== TASK TO COMPLETE ==
Across the entries below, how many lines contain the word "before"? Give the number alone.

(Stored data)

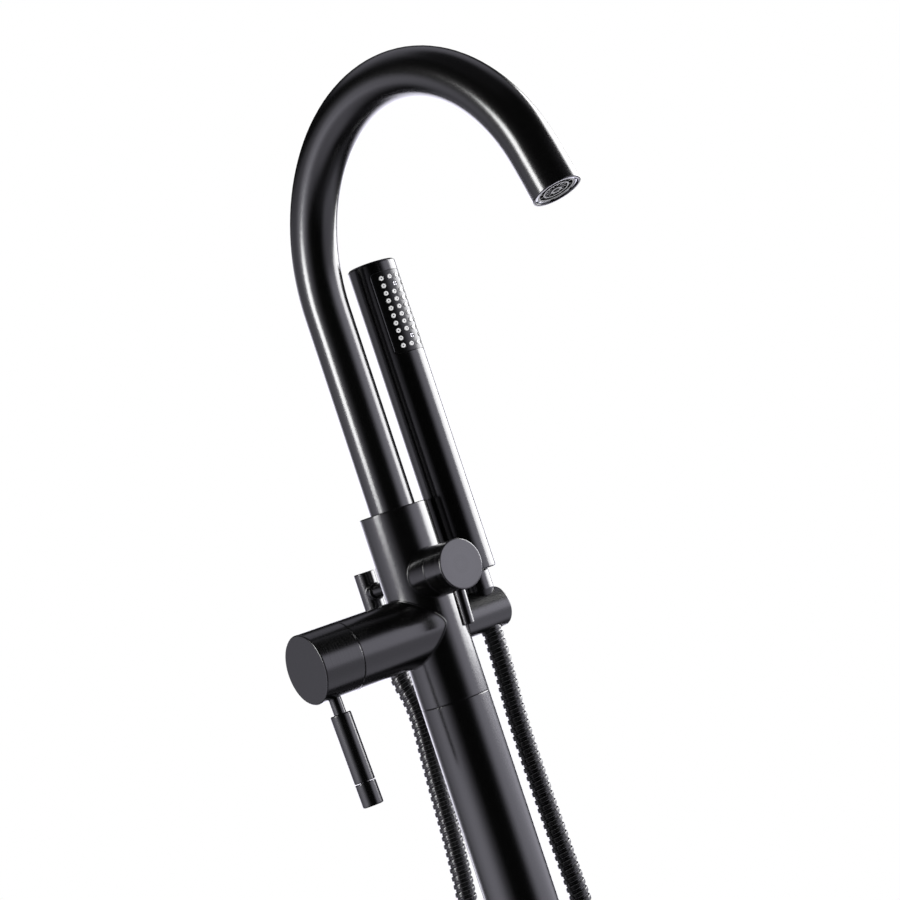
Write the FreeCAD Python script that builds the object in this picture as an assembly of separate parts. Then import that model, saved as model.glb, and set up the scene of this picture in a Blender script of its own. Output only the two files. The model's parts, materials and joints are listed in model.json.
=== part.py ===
import FreeCAD, Part
import math
import os

# Floor standing bath filler with a swivelling gooseneck spout, a lever mixer, a diverter knob
# and a stick handset on a hose. Millimetres. The origin is on the floor, on the column's axis.
# +Z is up, the lever arm points to -X, the diverter knob and the bath lie towards -Y,
# the handset hangs on the +X side and its hose leaves the back, +Y.

# ---- clearances ----
fit_gap = 0.05        # radial, between a piece and the seat it is fixed in
run_gap = 0.05        # radial, between a turning piece and its bore
body_gap = 0.3        # between pieces that pass each other
seat_gap = 0.15       # cone nut to its seat in the holder
plate_gap = 0.1       # around the spray plate and the nozzle mat

# ---- column and base ----
column_d = 45.0
column_wall = 1.5
collar_height = 858.0     # floor to the top of the mixer body
flange_d = 160.0
flange_t = 12.0
flange_spigot = 36.0      # how far the flange's spigot stands up inside the column
flange_spigot_wall = 3.65
supply_opening_d = 36.0
bolt_circle_d = 124.0
bolt_count = 4
bolt_hole_d = 9.0
cover_room = 8.0          # radial, between the base plate's rim and its cover
cover_height = 26.0
cover_wall = 2.0
cover_edge_r = 5.0
column_screw_d = 5.0
column_screw_height = 19.0
column_screw_count = 3
supply_pipe_d = 15.0
supply_pipe_wall = 1.0
supply_spacing = 19.0     # centre to centre
supply_end_height = 14.0  # lower end of the supply pipes above the floor
supply_socket_d = 13.5    # reamed lower end, for the supply's insert
supply_socket_depth = 25.0
pipe_socket_depth = 12.0
o_ring_d = 1.8            # cord diameter of every O-ring

# ---- mixer body ----
body_height = 126.4       # from its seam with the column to the collar's top
body_spigot = 25.0        # plugs into the column
edge = 0.5                # bevel on turned ends
seam_bevel = 0.25         # on both sides of the seam between body and column
seam = 0.3                # gap between a handle and the arm that carries it
waterway_d = 7.0

# ---- lever handle, on the arm towards -X ----
lever_drop = 77.1         # arm axis below the collar's top
arm_d = 44.4
arm_reach = 68.5
hub_length = 28.6
hub_wall = 2.7
lever_inset = 12.3        # lever axis behind the hub's face
lever_lean = 3.6          # degrees towards the bath, as the lever hangs at rest
stem_d = 8.0
stem_show = 9.8
stem_core_d = 6.0
stem_seat = 2.5           # depth of a lever's full diameter in its handle
grip_d = 13.4
grip_length = 43.5
grip_groove = 0.5
end_cap_length = 14.8
mixing_cartridge_d = 34.9
mixing_cartridge_length = 28.0
mixing_seat = 30.0        # seat floor from the column's axis
mixing_spindle_d = 10.0
mixing_nut_d = 38.0
mixing_nut_length = 8.0

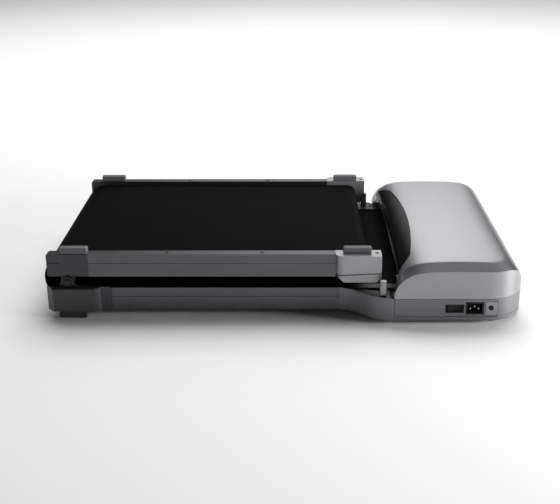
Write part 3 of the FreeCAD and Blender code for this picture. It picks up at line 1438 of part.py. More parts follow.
doc.recompute()
for item in doc.Objects:
    if "Invalid" in item.State or "Error" in item.State:
        raise RuntimeError("%s did not build: %s" % (item.Label, item.State))
os.makedirs("parts", exist_ok=True)
for item in NODES:
    if item.Shape.isNull() or not item.Shape.isValid() or not item.Shape.Solids:
        raise RuntimeError("%s has no valid solid" % item.Label)
for item in NODES:
    item.Shape.exportStep("parts/%s.step" % item.Label)
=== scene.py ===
import json
import math

import bmesh
import bpy
import numpy as np
from bpy.props import FloatProperty, FloatVectorProperty, IntProperty, PointerProperty
from mathutils import Matrix, Vector


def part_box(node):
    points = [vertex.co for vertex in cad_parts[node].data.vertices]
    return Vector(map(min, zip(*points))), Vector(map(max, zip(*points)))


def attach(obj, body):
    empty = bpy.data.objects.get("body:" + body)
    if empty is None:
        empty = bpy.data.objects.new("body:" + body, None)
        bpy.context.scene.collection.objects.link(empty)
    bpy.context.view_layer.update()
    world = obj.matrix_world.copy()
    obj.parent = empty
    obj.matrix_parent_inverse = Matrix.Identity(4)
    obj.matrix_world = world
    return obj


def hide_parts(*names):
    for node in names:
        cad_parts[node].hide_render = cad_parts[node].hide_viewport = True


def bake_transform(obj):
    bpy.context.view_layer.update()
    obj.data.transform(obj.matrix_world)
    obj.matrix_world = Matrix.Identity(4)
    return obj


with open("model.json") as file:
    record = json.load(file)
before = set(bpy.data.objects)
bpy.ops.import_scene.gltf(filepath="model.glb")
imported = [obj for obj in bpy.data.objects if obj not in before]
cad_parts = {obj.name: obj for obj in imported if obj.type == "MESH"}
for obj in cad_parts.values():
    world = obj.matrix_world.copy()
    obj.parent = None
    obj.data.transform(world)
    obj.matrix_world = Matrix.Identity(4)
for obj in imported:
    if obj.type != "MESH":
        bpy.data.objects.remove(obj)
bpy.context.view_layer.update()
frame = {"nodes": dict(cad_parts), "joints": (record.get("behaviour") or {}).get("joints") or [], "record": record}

bl_info = {
    "name": "Folding Walking Treadmill",
    "version": (1, 0, 0),
    "blender": (4, 5, 0),
    "location": "3D View > Sidebar > Treadmill",
    "description": "Finished surfaces of a slim walking treadmill that folds in half",
    "category": "Add Mesh",
}

# The front half lies on the floor and carries the motor hood at +X. The rear half lies upside
# down on it and turns over the hinge line at -X. Right is -Y and left is +Y.

MM = 0.001
BODY_OF = {node: body for body, nodes in frame["record"]["behaviour"]["bodies"].items()
           for node in nodes}
SLOT_OF = {part["node"]: part["material_slot"] for part in frame["record"]["subparts"]}
HINGE = [joint for joint in frame["joints"] if joint["name"] == "fold_hinge"][0]
FOLD_X, FOLD_Z = HINGE["pos_m"][0], HINGE["pos_m"][2]
COVER_LOW, COVER_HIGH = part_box("hood_cover")
# the belt goes in under the window through an opening this wide and this high
ENTRY_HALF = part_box("belt_outer_bend")[1].y + 22 * MM
ENTRY_TOP = 56 * MM


def linear(code):
    """A colour written as sRGB hex, as the linear values that shaders use."""
    channels = [int(code[place:place + 2], 16) / 255 for place in (1, 3, 5)]
    return tuple(value / 12.92 if value <= 0.04045 else ((value + 0.055) / 1.055) ** 2.4
                 for value in channels)


def colour_setting(name, code, description):
    """A colour that the user can change, with its default as sRGB hex."""
    return FloatVectorProperty(name=name, description=description, subtype="COLOR", size=3,
                               min=0, max=1, default=linear(code))


def length_setting(name, millimetres, description):
    """A length that the user can change, with its default in millimetres."""
    return FloatProperty(name=name, description=description, unit="LENGTH", min=0,
                         default=millimetres * MM)


# ---- settings ----

class TreadmillColours(bpy.types.PropertyGroup):
    """Colours of the finishes."""
    rail: colour_setting("Rails", "#68696C", "Anodised aluminium of the side rails")
    casting: colour_setting("Tail castings", "#A2A3A5", "Silver paint of the tail caps and posts")
    dark_casting: colour_setting("Hinge castings", "#424345", "Grey paint at the hinge end")
    hood: colour_setting("Hood", "#949598", "Silver lacquer of the motor hood")
    base: colour_setting("Base", "#747577", "Grey lacquer of base, tray and transitions")
    window: colour_setting("Window", "#0A0A0B", "Smoked display window")
    belt: colour_setting("Belt", "#0D0D0E", "Walking belt")
    foot: colour_setting("Feet", "#6A6B6D", "Grey rubber of the feet that point up when folded")
    dark_rubber: colour_setting("Dark rubber", "#2C2D2E", "Rubber of wheels, pads and drive belt")
    # the top trim named here is painted shade: this black on the tops of the front rails and transition covers
    black_plastic: colour_setting("Black plastic", "#0F1011", "Connector housings and top trim")
    steel: colour_setting("Steel", "#B9BCBF", "Zinc plated shafts and screws")
    black_steel: colour_setting("Black steel", "#0B0C0D", "Powder coated frame and motor")
    board: colour_setting("Deck board", "#2E2622", "Edge and face of the laminated deck")
    circuit: colour_setting("Circuit board", "#1F5A33", "Solder mask")
    brass: colour_setting("Brass", "#C9A55B", "Bushes and contact pins")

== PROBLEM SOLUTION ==
2